Deletes this Vertex AI resource. WARNING: This deletion is permanent.

list

list(
    filter: typing.Optional[str] = None,
    order_by: typing.Optional[str] = None,
    project: typing.Optional[str] = None,
    location: typing.Optional[str] = None,
    credentials: typing.Optional[google.auth.credentials.Credentials] = None,
) -> typing.List[google.cloud.aiplatform.models.DeploymentResourcePool]

Lists the deployment resource pools.

filter (str): Optional. An expression for filtering the results of the request. For field names both snake_case and camelCase are supported. order_by (str): Optional.
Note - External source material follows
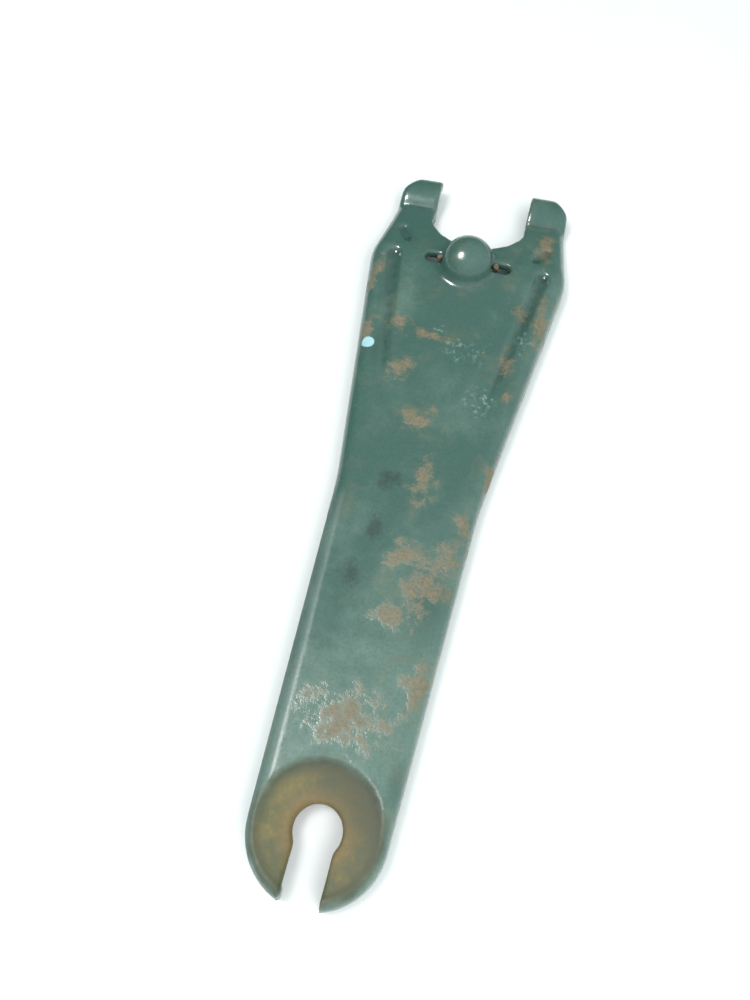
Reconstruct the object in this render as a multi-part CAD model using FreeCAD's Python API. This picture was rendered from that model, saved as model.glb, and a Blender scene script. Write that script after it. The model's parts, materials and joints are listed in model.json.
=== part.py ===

A comma-separated list of fields to order by, sorted in ascending order. Use "desc" after a field name for descending. Supported fields: display_name, create_time, update_time project (str): Optional. Project to retrieve list from. If not set, project set in aiplatform.init will be used. location (str): Optional. Location to retrieve list from. If not set, location set in aiplatform.init will be used. credentials (auth_credentials.Credentials): Optional. Custom credentials to use to retrieve list. Overrides credentials set in aiplatform.init.

query_deployed_models

query_deployed_models(
    project: typing.Optional[str] = None,
    location: typing.Optional[str] = None,
    credentials: typing.Optional[google.auth.credentials.Credentials] = None,
) -> typing.List[google.cloud.aiplatform_v1.types.deployed_model_ref.DeployedModelRef]

Lists the deployed models using this resource pool.

Parameters
Name Description
project str

Optional. Project to retrieve list from. If not set, project set in aiplatform.init will be used.

location str

Optional. Location to retrieve list from. If not set, location set in aiplatform.init will be used.

credentials auth_credentials.Credentials

Optional. Custom credentials to use to retrieve list. Overrides credentials set in aiplatform.init.

to_dict

to_dict() -> typing.Dict[str, typing.Any]

Returns the resource proto as a dictionary.

wait

wait()

Helper method that blocks until all futures are complete.